To solve the equation \( \cos 2x = \cos 60^\circ \cos 30^\circ + \sin 60^\circ \sin 30^\circ \), we will follow these steps: ### Step 1: Use the Cosine Addition Formula We can recognize that the right-hand side of the equation can be simplified using the cosine addition formula: \[ \cos(A - B) = \cos A \cos B + \sin A \sin B \] In our case, we have: \[ \cos 60^\circ \cos 30^\circ + \sin 60^\circ \sin 30^\circ = \cos(60^\circ - 30^\circ) = \cos 30^\circ \] ### Step 2: Substitute the Simplified Expression Now we can substitute this back into our equation: \[ \cos 2x = \cos 30^\circ \] ### Step 3: Find the Value of \( \cos 30^\circ \) We know that: \[ \cos 30^\circ = \frac{\sqrt{3}}{2} \] Thus, we have: \[ \cos 2x = \frac{\sqrt{3}}{2} \] ### Step 4: Solve for \( 2x \) The cosine function equals \( \frac{\sqrt{3}}{2} \) at specific angles.
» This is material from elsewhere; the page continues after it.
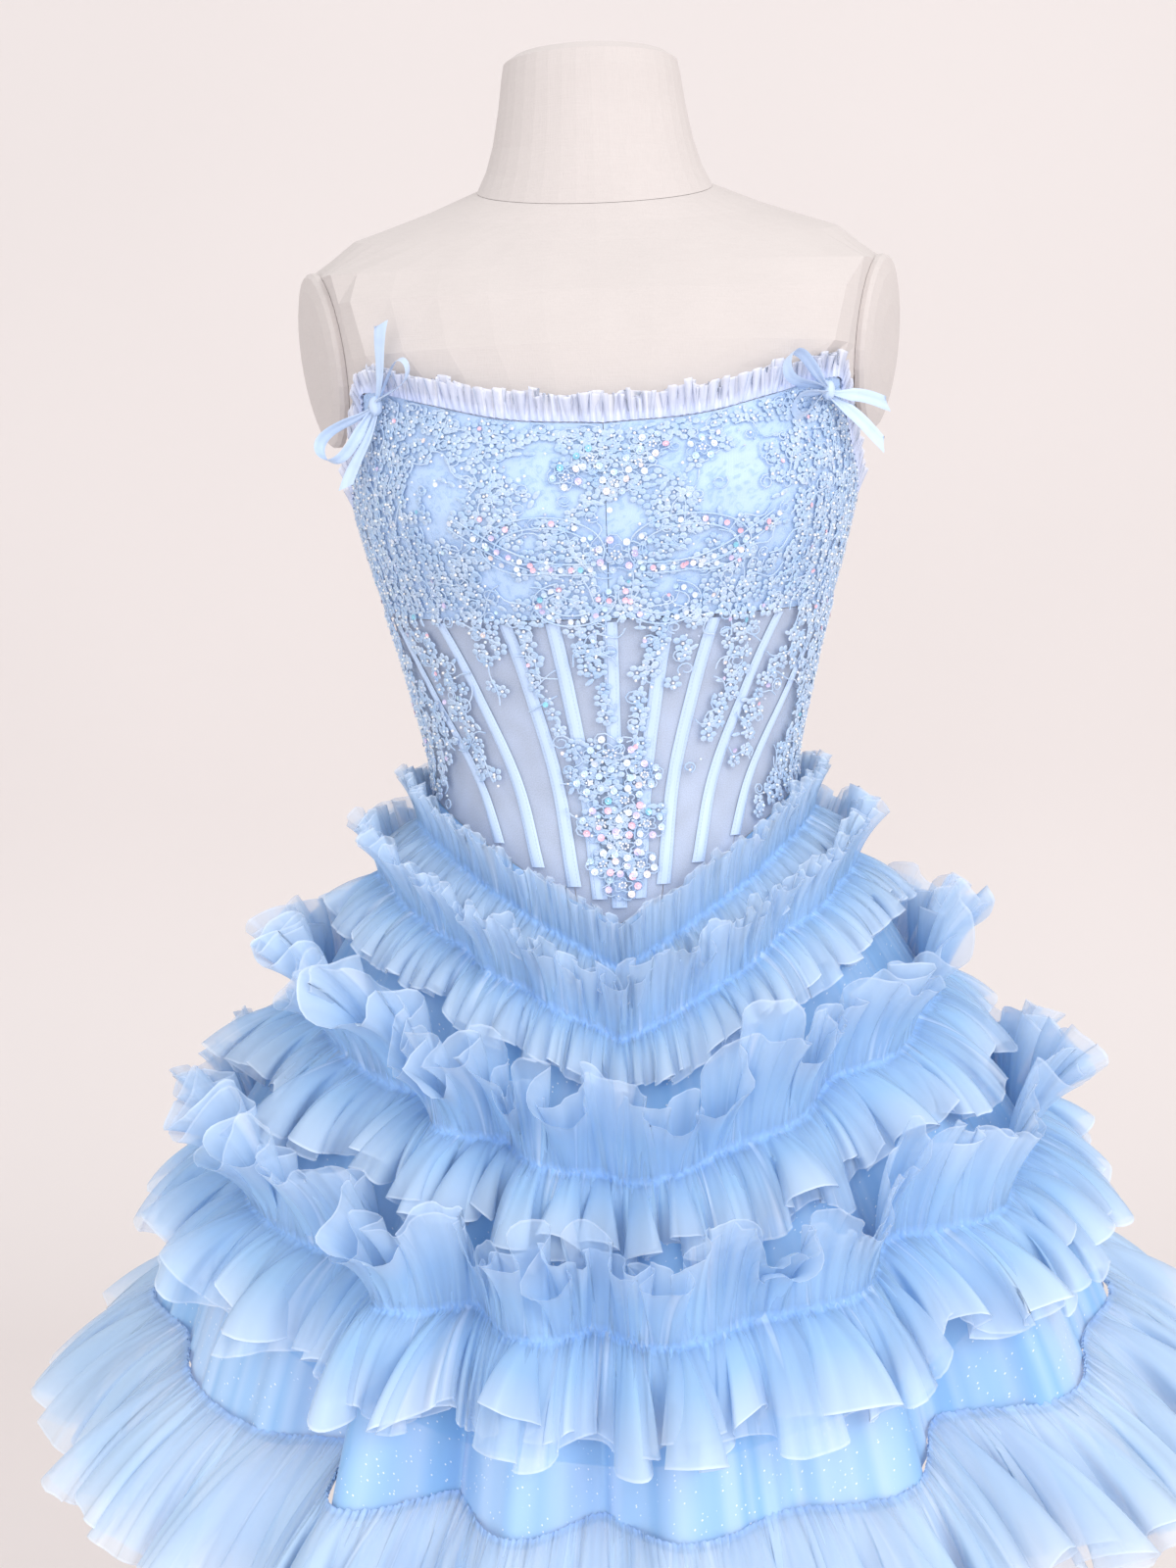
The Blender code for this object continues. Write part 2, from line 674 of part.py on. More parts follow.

The general solutions for \( \cos \theta = \frac{\sqrt{3}}{2} \) are: \[ \theta = 30^\circ + 360^\circ n \quad \text{or} \quad \theta = 330^\circ + 360^\circ n \quad (n \in \mathbb{Z}) \] So we have: \[ 2x = 30^\circ + 360^\circ n \quad \text{or} \quad 2x = 330^\circ + 360^\circ n \] ### Step 5: Solve for \( x \) Dividing both sides by 2 gives us: \[ x = 15^\circ + 180^\circ n \quad \text{or} \quad x = 165^\circ + 180^\circ n \] ### Step 6: Find the Principal Value For the principal value, we can take \( n = 0 \): \[ x = 15^\circ \quad \text{or} \quad x = 165^\circ \] ### Conclusion Thus, the value of \( x \) is: \[ \boxed{15^\circ} \]